Do not let your knife soak in the sink, as it will rust the blade and ruin the handle (and create a potentially dangerous situation if you reach into your sink forgetting you left the knife there). Don’t ever put your knife in the dishwasher. If you have to store your knife in the drawer, get a blade protector for it, so it doesn’t get dull banging around in there.
Using your knife
If you want your knife to remain sharp, don’t cut on a dish, plate, pan, glass cutting board, or a stone counter. The only thing you should cut on is a wooden cutting board. I recommend stabilizing your board with a wet towel underneath so it doesn’t slip. Often, slippage of the cutting board is how folks cut themselves with their knives.
Hold your knife by pinching the blade with your thumb and forefinger, and curling your remaining three fingers under the handle, with your middle finger touching the back of the blade.

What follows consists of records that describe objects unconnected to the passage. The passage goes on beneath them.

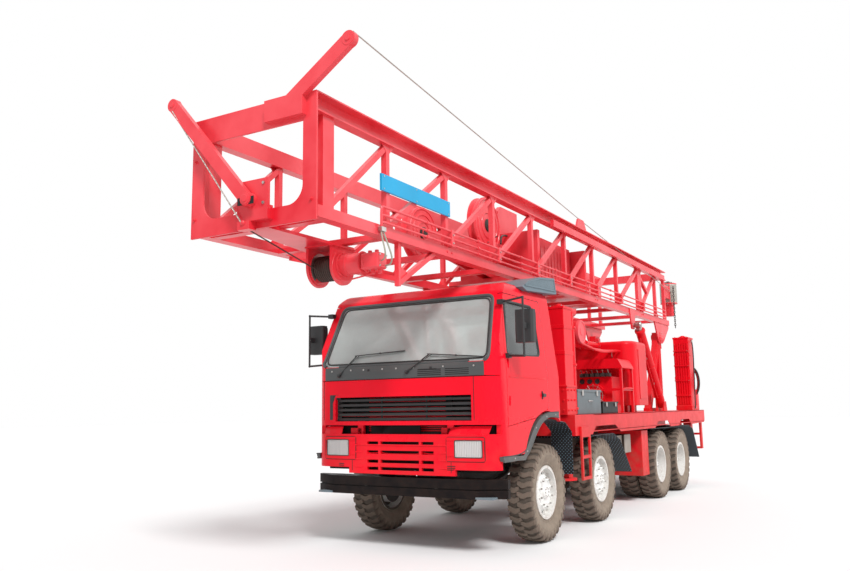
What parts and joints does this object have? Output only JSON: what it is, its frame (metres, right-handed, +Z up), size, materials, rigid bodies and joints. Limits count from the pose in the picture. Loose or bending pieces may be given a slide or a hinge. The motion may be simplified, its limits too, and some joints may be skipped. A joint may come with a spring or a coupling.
{
  "type": "truck-mounted drilling rig",
  "caption": "Heavy four-axle truck with a forward cab, a flat deck of drilling machinery, levelling jacks and a box lattice mast that lies over the cab and swings upright behind.",
  "frame": {"origin": "on the ground under the middle of the rig's footprint, mast stowed", "axes": "+X forwards along the truck, +Y to its left, +Z up"},
  "size_m": [12.53, 3.025, 4.7299],
  "materials": {
    "black_paint": "satin",
    "cast": "oily",
    "glass": "clear",
    "grey_paint": "satin",
    "grey_trim": "textured",
    "lamp": "clear over reflectors",
    "red_paint": "gloss enamel",
    "steel": "oiled",
    "trim": "textured",
    "tyre": "dusty",
    "wheel_silver": "satin, dusty"
  },
  "bodies": {
    "chassis": {"chassis_frame": "black_paint", "running_gear": "cast", "engine_block": "cast", "front_bumper": "black_paint", "cab_shell": "red_paint", "cab_front_panels": "red_paint", "cab_glass": "glass", "cab_interior": "grey_trim", "front_grilles": "trim", "headlamps": "lamp", "roof_hood": "grey_trim", "mudguards": "trim", "deck": "red_paint", "ladders": "red_paint", "stowage_boxes": "grey_paint", "deck_machinery": "red_paint", "power_house": "red_paint", "mast_cradle": "red_paint", "mast_support": "red_paint", "jack_housings": "red_paint"},
    "cab_door_left": {"door_left": "red_paint", "door_glass_left": "glass", "mirror_left": "trim"},
    "cab_door_right": {"door_right": "red_paint", "door_glass_right": "glass", "mirror_right": "trim"},
    "wheel_set_1_left": {"tyre_1_left": "tyre", "wheel_1_left": "wheel_silver"},
    "steer_1_left": {"knuckle_1_left": "cast"},
    "wheel_set_1_right": {"tyre_1_right": "tyre", "wheel_1_right": "wheel_silver"},
    "steer_1_right": {"knuckle_1_right": "cast"},
    "wheel_set_2_left": {"tyre_2_left": "tyre", "wheel_2_left": "wheel_silver"},
    "steer_2_left": {"knuckle_2_left": "cast"},
    "wheel_set_2_right": {"tyre_2_right": "tyre", "wheel_2_right": "wheel_silver"},
    "steer_2_right": {"knuckle_2_right": "cast"},
    "wheel_set_3_left": {"tyre_3_left": "tyre", "wheel_3_left": "wheel_silver"},
    "wheel_set_3_right": {"tyre_3_right": "tyre", "wheel_3_right": "wheel_silver"},
    "wheel_set_4_left": {"tyre_4_left": "tyre", "wheel_4_left": "wheel_silver"},
    "wheel_set_4_right": {"tyre_4_right": "tyre", "wheel_4_right": "wheel_silver"},
    "mast": {"mast_sides": "red_paint", "mast_crosses": "red_paint", "mast_crown": "red_paint", "winch_frame": "red_paint", "jib_arms": "red_paint", "mast_fittings": "red_paint"},
    "front_winch": {"winch_drum": "steel"},
    "top_drive": {"rotary_head": "red_paint"},
    "cylinder_barrels": {"raise_barrels": "red_paint"},
    "cylinder_rods": {"raise_rods": "steel"},
    "jack_front_left": {"jack_leg_front_left": "red_paint"},
    "jack_front_right": {"jack_leg_front_right": "red_paint"},
    "jack_rear_left": {"jack_leg_rear_left": "red_paint"},
    "jack_rear_right": {"jack_leg_rear_right": "red_paint"}
  },
  "joints": [
    {"name": "door_left_hinge", "type": "hinge", "parent": "chassis", "child": "cab_door_left", "pos_m": [3.452, 1.235, 2], "axis": [0, 0, -1], "range_deg": [0, 70]},
    {"name": "door_right_hinge", "type": "hinge", "parent": "chassis", "child": "cab_door_right", "pos_m": [3.452, -1.235, 2], "axis": [0, 0, 1], "range_deg": [0, 70]},
    {"name": "steering_1_left", "type": "hinge", "parent": "chassis", "child": "steer_1_left", "pos_m": [2.36, 0.862, 0.562], "axis": [0, 0, 1], "range_deg": [-35, 35]},
    {"name": "wheel_1_left_spin", "type": "hinge", "parent": "steer_1_left", "child": "wheel_set_1_left", "pos_m": [2.36, 1.072, 0.562], "axis": [0, 1, 0], "continuous": true},
    {"name": "steering_1_right", "type": "hinge", "parent": "chassis", "child": "steer_1_right", "pos_m": [2.36, -0.862, 0.562], "axis": [0, 0, 1], "range_deg": [-35, 35]},
    {"name": "wheel_1_right_spin", "type": "hinge", "parent": "steer_1_right", "child": "wheel_set_1_right", "pos_m": [2.36, -1.072, 0.562], "axis": [0, 1, 0], "continuous": true},
    {"name": "steering_2_left", "type": "hinge", "parent": "chassis", "child": "steer_2_left", "pos_m": [0.409, 0.862, 0.562], "axis": [0, 0, 1], "range_deg": [-22.75, 22.75]},
    {"name": "wheel_2_left_spin", "type": "hinge", "parent": "steer_2_left", "child": "wheel_set_2_left", "pos_m": [0.409, 1.072, 0.562], "axis": [0, 1, 0], "continuous": true},
    {"name": "steering_2_right", "type": "hinge", "parent": "chassis", "child": "steer_2_right", "pos_m": [0.409, -0.862, 0.562], "axis": [0, 0, 1], "range_deg": [-22.75, 22.75]},
    {"name": "wheel_2_right_spin", "type": "hinge", "parent": "steer_2_right", "child": "wheel_set_2_right", "pos_m": [0.409, -1.072, 0.562], "axis": [0, 1, 0], "continuous": true},
    {"name": "wheel_3_left_spin", "type": "hinge", "parent": "chassis", "child": "wheel_set_3_left", "pos_m": [-2.713, 1.072, 0.562], "axis": [0, 1, 0], "continuous": true},
    {"name": "wheel_3_right_spin", "type": "hinge", "parent": "chassis", "child": "wheel_set_3_right", "pos_m": [-2.713, -1.072, 0.562], "axis": [0, 1, 0], "continuous": true},
    {"name": "wheel_4_left_spin", "type": "hinge", "parent": "chassis", "child": "wheel_set_4_left", "pos_m": [-4.089, 1.072, 0.562], "axis": [0, 1, 0], "continuous": true},
    {"name": "wheel_4_right_spin", "type": "hinge", "parent": "chassis", "child": "wheel_set_4_right", "pos_m": [-4.089, -1.072, 0.562], "axis": [0, 1, 0], "continuous": true},
    {"name": "mast_raise", "type": "hinge", "parent": "chassis", "child": "mast", "pos_m": [-4.94, 0, 2.9], "axis": [0, -1, 0], "range_deg": [0, 90]},
    {"name": "winch_spin", "type": "hinge", "parent": "mast", "child": "front_winch", "pos_m": [5.015, 0, 2.955], "axis": [0, 1, 0], "continuous": true},
    {"name": "top_drive_feed", "type": "slide", "parent": "mast", "child": "top_drive", "axis": [1, 0, 0], "range_m": [-2.9, 2.4]},
    {"name": "cylinder_tilt", "type": "hinge", "parent": "chassis", "child": "cylinder_barrels", "pos_m": [-4.23, 0, 1.56], "axis": [0, -1, 0], "range_deg": [0, 55.2]},
    {"name": "cylinder_extend", "type": "slide", "parent": "cylinder_barrels", "child": "cylinder_rods", "axis": [0.6666, 0, 0.7454], "range_m": [0, 1.5077]},
    {"name": "jack_front_left_extend", "type": "slide", "parent": "chassis", "child": "jack_front_left", "axis": [0, 0, -1], "range_m": [0, 0.7]},
    {"name": "jack_front_right_extend", "type": "slide", "parent": "chassis", "child": "jack_front_right", "axis": [0, 0, -1], "range_m": [0, 0.7]},
    {"name": "jack_rear_left_extend", "type": "slide", "parent": "chassis", "child": "jack_rear_left", "axis": [0, 0, -1], "range_m": [0, 0.7]},
    {"name": "jack_rear_right_extend", "type": "slide", "parent": "chassis", "child": "jack_rear_right", "axis": [0, 0, -1], "range_m": [0, 0.7]}
  ],
  "couplings": [
    {"joint": "steering_1_right", "follows": "steering_1_left", "ratio": 1},
    {"joint": "steering_2_left", "follows": "steering_1_left", "ratio": 0.65},
    {"joint": "steering_2_right", "follows": "steering_1_left", "ratio": 0.65},
    {"joint": "cylinder_tilt", "follows": "mast_raise", "ratio": 0.61326},
    {"joint": "cylinder_extend", "follows": "mast_raise", "m_per_rad": 0.95978}
  ]
}
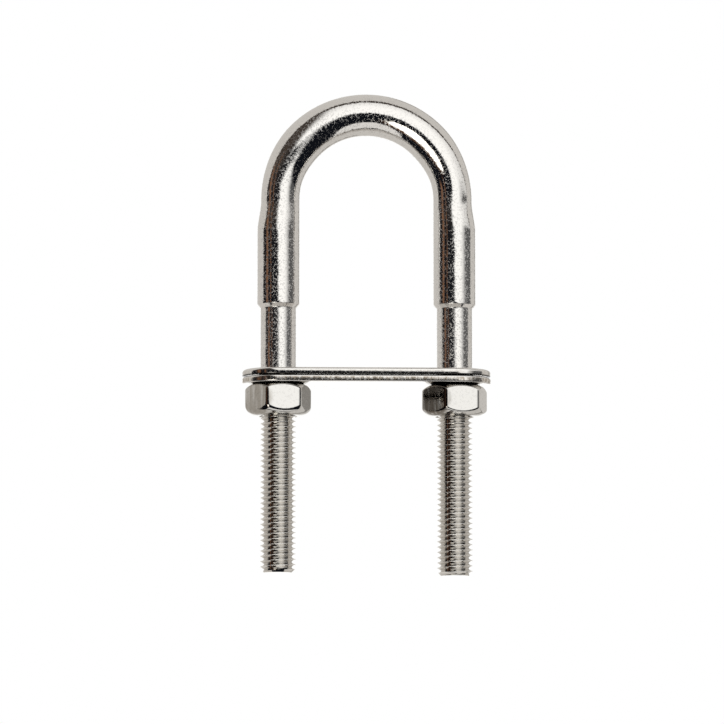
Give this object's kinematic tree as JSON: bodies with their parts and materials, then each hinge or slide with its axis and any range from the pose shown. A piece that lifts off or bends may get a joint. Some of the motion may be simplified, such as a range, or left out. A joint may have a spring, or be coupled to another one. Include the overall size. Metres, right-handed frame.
{
  "type": "u-bolt chainplate",
  "caption": "U-bolt chainplate for a deck: a bent rod bow with shouldered, threaded legs through flat round-ended plates, with hex nuts below.",
  "frame": {"origin": "midway between the two legs, in the plane of the upper plate's underside, which lies on the deck", "axes": "+X from the left leg to the right leg, +Y square to the bow away from the viewer, +Z along the legs, up towards the bow"},
  "size_m": [0.0706, 0.0206, 0.1373],
  "materials": {
    "bow_steel": "stainless steel, polished over drawn and turned surfaces, with fine pitting",
    "plate_steel": "stainless steel sheet, polished faces, blanked edges",
    "nut_steel": "stainless steel, bright, smooth flats"
  },
  "bodies": {
    "root": {"u_bolt": "bow_steel", "upper_plate": "plate_steel", "lower_plate": "plate_steel", "left_nut": "nut_steel", "right_nut": "nut_steel"}
  },
  "joints": []
}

Use your other hand as your guide hand. Hold the food you want to cut with your in the “claw” by placing your thumb behind and curling your fingers under. This keeps your thumb and fingertips out of the way of your blade. Use your knuckles as a guide for the side of your blade. Always make sure what you’re cutting is flat side down and not a wobbly (dangerous) rounded edge. If you’re cutting something round, slice it in half first, and put the freshly cut flat sides down on the board and go from there. It’s much more stable that way, and will greatly reduce accidental slicing of your guide hand.
Practice holding your knife correctly and using the claw method with your other hand. It takes a lot of time to unlearn other methods, but it’s worth the learning curve. Take it slow until you’re comfortable, then try gradually speeding up like you see cooks doing it. You may find that your dinner prep is a lot faster once you learn this method. And go get your knife sharpened professionally — it’s so worth it.